Ouf, this was a hard read. Ford takes the idea of an unreliable narrator, doubles down, then goes all in. There is not a single thing about our nameless protagonist that you can trust. As he tells his story he goes back and forth in time, makes mistakes, repeats himself, and I suspect, although it is hard to tell, lies.
This makes the whole thing difficult to read and difficult to engage with. The narrator tells us at the beginning how things are going to work out, but during the first half you spend so much time trying to remember if he is married to Florence or Leonora (it is Florence), as well as putting up with the narrator wandering off all over the place, it is difficult to care. Throw on top of that the sadness of the story and the how unlikeable the characters are, and you would be forgiven for giving up on the book after the first couple of chapters.

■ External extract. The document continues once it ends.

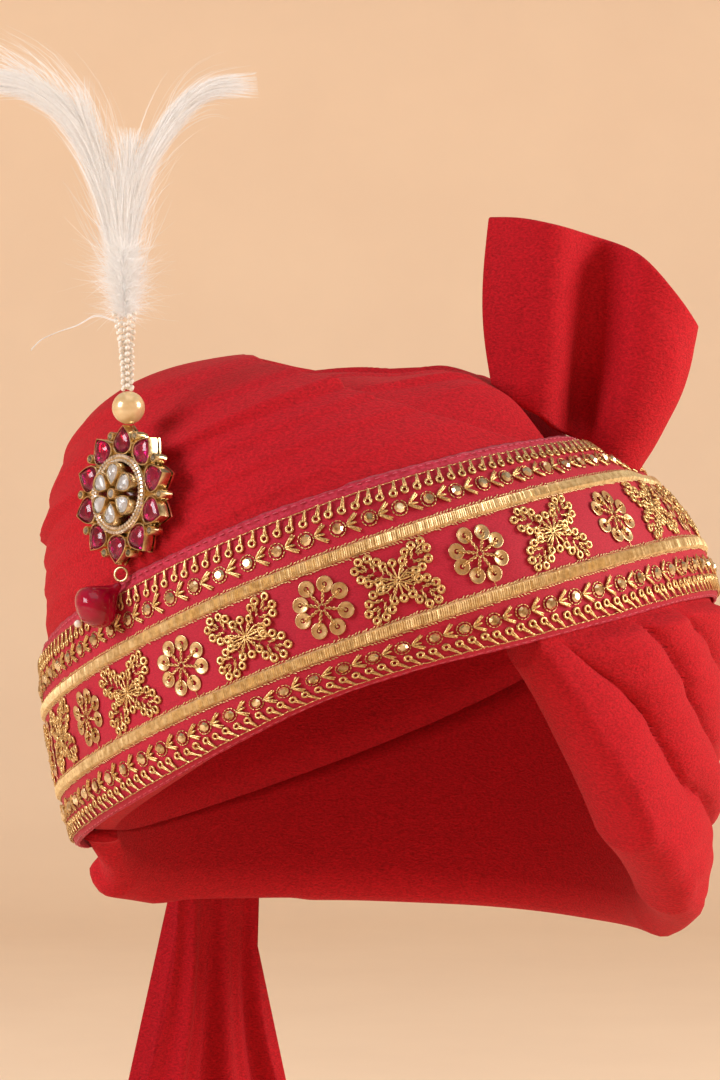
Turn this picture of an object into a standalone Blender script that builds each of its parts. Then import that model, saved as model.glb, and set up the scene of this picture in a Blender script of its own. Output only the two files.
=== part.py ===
"""A tied turban (pagri): wound cloth, an embroidered border, a cloth fan, a hanging end and a kalgi brooch.

Metres, +Z up. The front faces -Y and +X is the viewer's right. The origin is the inside top of the
head hollow, where the crown of a head meets the cloth. Azimuth is 0 at the front and grows towards +X.
"""

import math

import bmesh
import bpy
import numpy as np

# Outer form of the wound cloth
HALF_WIDTH = 0.110
HALF_DEPTH = 0.124
BELLY_Z = -0.074
RISE = 0.087
DROP = 0.160
SQUARENESS = 2.55
SQUARENESS_SIDE = 0.55
LEAN = 0.075
# Shallow dip at the right of the top, where the cloth is gathered into the fan
DIP_DEPTH = 0.009
DIP_RADIUS = 0.040
DIP_X = 0.064
DIP_Y = -0.022

# Head hollow, whose top is the origin
HEAD_HALF_WIDTH = 0.089
HEAD_HALF_DEPTH = 0.101
HEAD_RISE = 0.085
HEAD_DROP = 0.260
HEAD_SQUARENESS = 2.1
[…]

Yet Ford is a master writer and his experiment, as a piece of literature, is an exceptional success. The protagonist is a wuss, a weakling, and a coward (which reminded me of the narrator in Wuthering Heights), but of course cannot quantify all this in a way that makes us sure how much of what happens is because of his failings or the failings of others. If you stick with it the conclusion lands a heartfelt blow.
So, a beautiful written, fascinating piece of literature for those who love complex narrative, literary experiments, and having to work for it. But if you want a writer who cares if the reader is following, or if the characters are reprehensible, best look elsewhere. Unquestionably a classic, but not for everyone.